The solution came from Augustine Healy, Bishop of Portland, Maine, and a friend of
Bishop Harkins. In the Catholic Church, there are basically two kinds of priests:
diocesan (or “secular”) priests and those belonging to “Orders.” (An Order is a group
of priests and/or nuns who follow a somewhat different set of rules from “regular”
priests and who are often “specialists.” For example, the Dominicans were trained to
be skilled public speakers, thus the O.P. – Order of Preachers – following their names.) In
those days, priests who were part of an Order seldom tended to a church or its parish.
(Today, this is more common.)
ln 1877 the government of France took a harsh anti-religion posture. In 1880 they
evicted the Dominicans, among others, from their land. Monasteries were closed.
Priests set off to Spain, Italy and Germany, where more favorable conditions existed.
The French Dominican leadership had to be creative. They concluded that Canada and
the U.S. Northeast might eagerly welcome their priests and that this could be a very
positive, new, and productive direction for them to take. Bishop Healy knew of this,
too. He invited the French Dominicans to relocate a few of their priests to Lewiston,
Maine, another mill town where a large population of French Canadians resided. The
Dominicans agreed. Bishop Healy’s strategy worked.
Bishop Harkins – who had made tentative, failed efforts to attract priests from other
Orders – saw the success at Lewiston as an elegant, workable, and timely solution to St.

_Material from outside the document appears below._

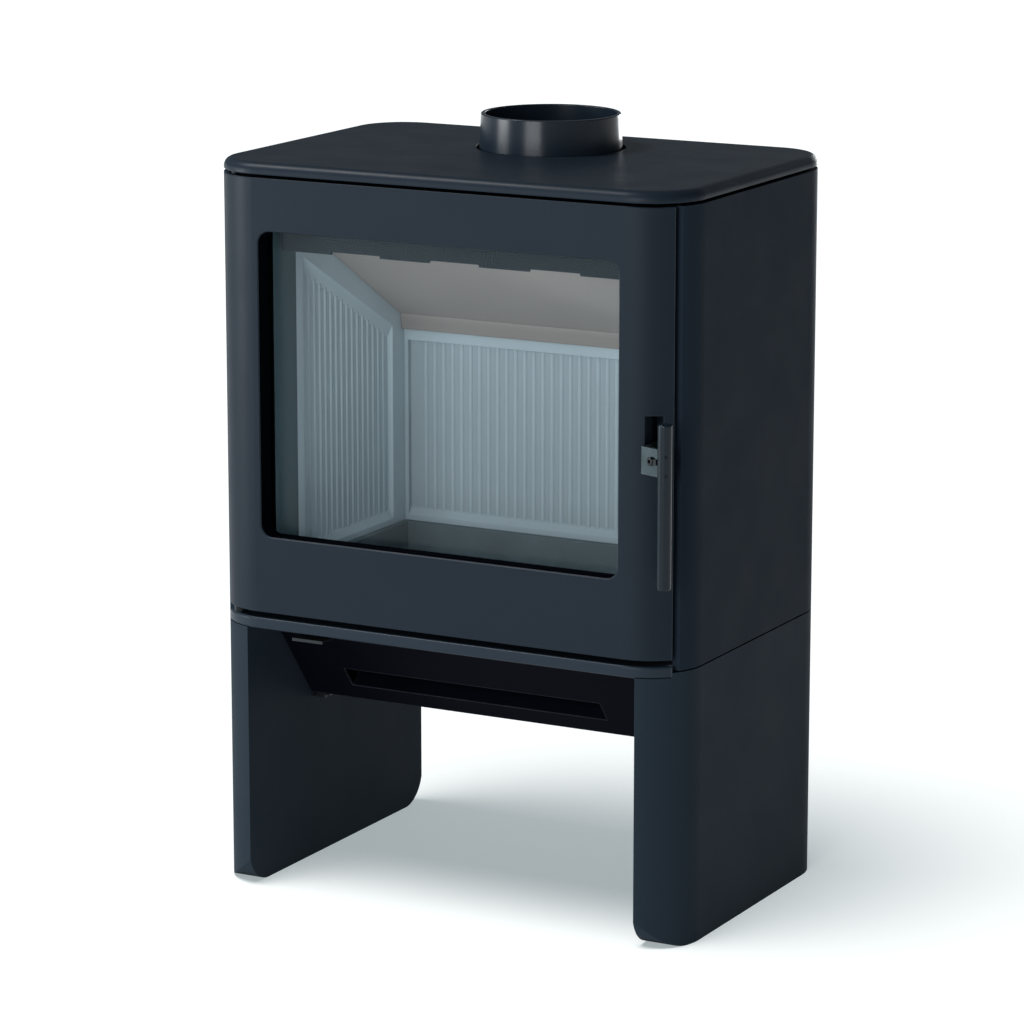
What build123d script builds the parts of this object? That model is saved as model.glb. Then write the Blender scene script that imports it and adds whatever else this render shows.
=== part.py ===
"""Wood burning stove on an open bench: cast legs, glazed door with a lift latch, ribbed firebox.

Millimetres. +X is the stove's right seen from the front, +Y its back, +Z up. The origin is on the
floor under the middle of the whole stove, handle included. Places that count back from the door's
face are written as back_from_face(distance).
"""

import os
from math import cos, radians, sin, sqrt

from build123d import *

os.makedirs("parts", exist_ok=True)

# ---- Overall size ----
width = 540.0
depth = 368.0
corner_radius = 58.0
panel_wall = 6.0

# ---- Heights ----
lip_bottom = 280.0
seam = 285.0
lip_top = 292.0
door_bottom = 298.0
door_top = 750.0
shadow_gap = 3.0
top_thickness = 12.0
collar_rim = 801.0

# ---- Handle rod ----
rod_radius = 7.25
rod_proud = 12.0
rod_x = 262.5
rod_bottom = 377.0
rod_top = 542.0

front = (rod_proud + rod_radius - depth) / 2
middle = front + depth / 2
top_bottom = door_top + shadow_gap
top_face = top_bottom + top_thickness
corner_x = width / 2 - corner_radius

# ---- Door ----
door_end_angle = 50.0
door_thickness = corner_radius * (1 - cos(radians(door_end_angle)))
window_half = 205.3
window_bottom = 378.4
window_top = 695.6
window_radius = 13.0
hinge_x = -241.2
hinge_back = 17.4
hinge_pin_radius = 4.0
running_clearance = 0.05
pin_seat_depth = 6.0
pin_in_door = 15.0
hinge_bore_depth = 16.0
hinge_boss_radius = 7.4
hinge_boss_height = 22.0
pin_bottom = lip_bottom + 2
seal_radius = 5.0
seal_half = 219.0
seal_bottom = 350.0
seal_top = 722.0
glass_front = 22.0
glass_thickness = 4.0
glass_half = 211.0
glass_bottom = 370.0
glass_top = 704.0

# ---- Latch ----
slot_left = 232.5
slot_right = 248.6
slot_bottom = 488.8
slot_top = 544.7
arm_thickness = 5.0
arm_x = 235.7
arm_bottom = 489.3
arm_top = 516.4
arm_turn = 20.0
pivot_back = 28.0
pivot_z = 502.0
pivot_radius = 3.0
striker_back = 40.0
striker_z = 500.0
striker_radius = 3.5

# ---- Front frame ----
frame_front = 29.0
wing_front = 34.5
wing_back = 46.0
opening_half = 204.8
opening_bottom = 358.0
opening_top = 714.0
sleeve_wall = 5.0

# ---- Firebox ----
liner_front = 74.0
liner_inner_back = 299.0
liner_outer = 226.0
shell_wall = 4.0
shell_top = 741.0
shell_back = 331.0
liner_bottom = 338.0
rear_liner_top = 550.0
baffle_slope = 0.6
baffle_low_back = 303.4
baffle_low_z = 559.0
hearth_floor = 308.0
rib_pitch = 11.0
rib_radius = 2.9
recess = 6.0

# ---- Bench and drawer ----
leg_thickness = 45.6
leg_foot_radius = 38.0
sheet = 2.0
drawer_low_back = 125.8
drawer_low_z = 182.0
drawer_high_z = 262.0
drawer_lean = 75.9 / 97.3
drawer_half = 222.4
pan_half = 205.0

# ---- Flue ----
flue_back = 248.6
flue_bore = 68.5
collar_base_radius = 75.0
collar_top_radius = 72.6
collar_flange_radius = 90.0


def back_from_face(distance):
    """The Y of a point that lies this far behind the door's face."""
    return front + distance


def face_plane(distance):
    """A plane parallel to the door's face: local x is X, local y is Z, its normal points forwards."""
    return Plane.XZ.offset(-back_from_face(distance))


def side_plane(x):
    """A plane across the stove's width: local x is Y, local y is Z, its normal points right."""
    return Plane.YZ.offset(x)


def outer_plan(inset=0.0):
    """The rounded rectangle of the stove seen from above, drawn into the open sketch."""
    with Locations((0, middle)):
        RectangleRounded(width - 2 * inset, depth - 2 * inset, corner_radius - inset)


def door_plan():
    """The front slice of the outer plan, which is the outline of both the door and the lip."""
    outer_plan()
    with Locations((0, front)):
        Rectangle(width, 2 * door_thickness, mode=Mode.INTERSECT)


def span(x_low, x_high, back_low, back_high):
    """A rectangle in plan between two X values and two distances behind the door's face."""
    with Locations(((x_low + x_high) / 2, back_from_face((back_low + back_high) / 2))):
        Rectangle(x_high - x_low, back_high - back_low)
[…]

Anne’s situation. He had also heard that the Dominicans were adept at balancing
budgets, a skill that would be needed during this time of rapid expansion. So he
proposed to the French Dominicans that they take over St. Anne Parish. They agreed.
In November 1887, three Dominican priests and one Dominican brother left Lewiston
for Fall River. (Other newly-arrived French priests replaced them in Lewiston.)
That these Dominicans were already experienced in running an immigrant parish was
a plus. But almost surely they could not have foreseen that, within a decade or so, their
new St. Anne Parish would grow to become one of the most impressive success stories
in this, their new home, Fall River.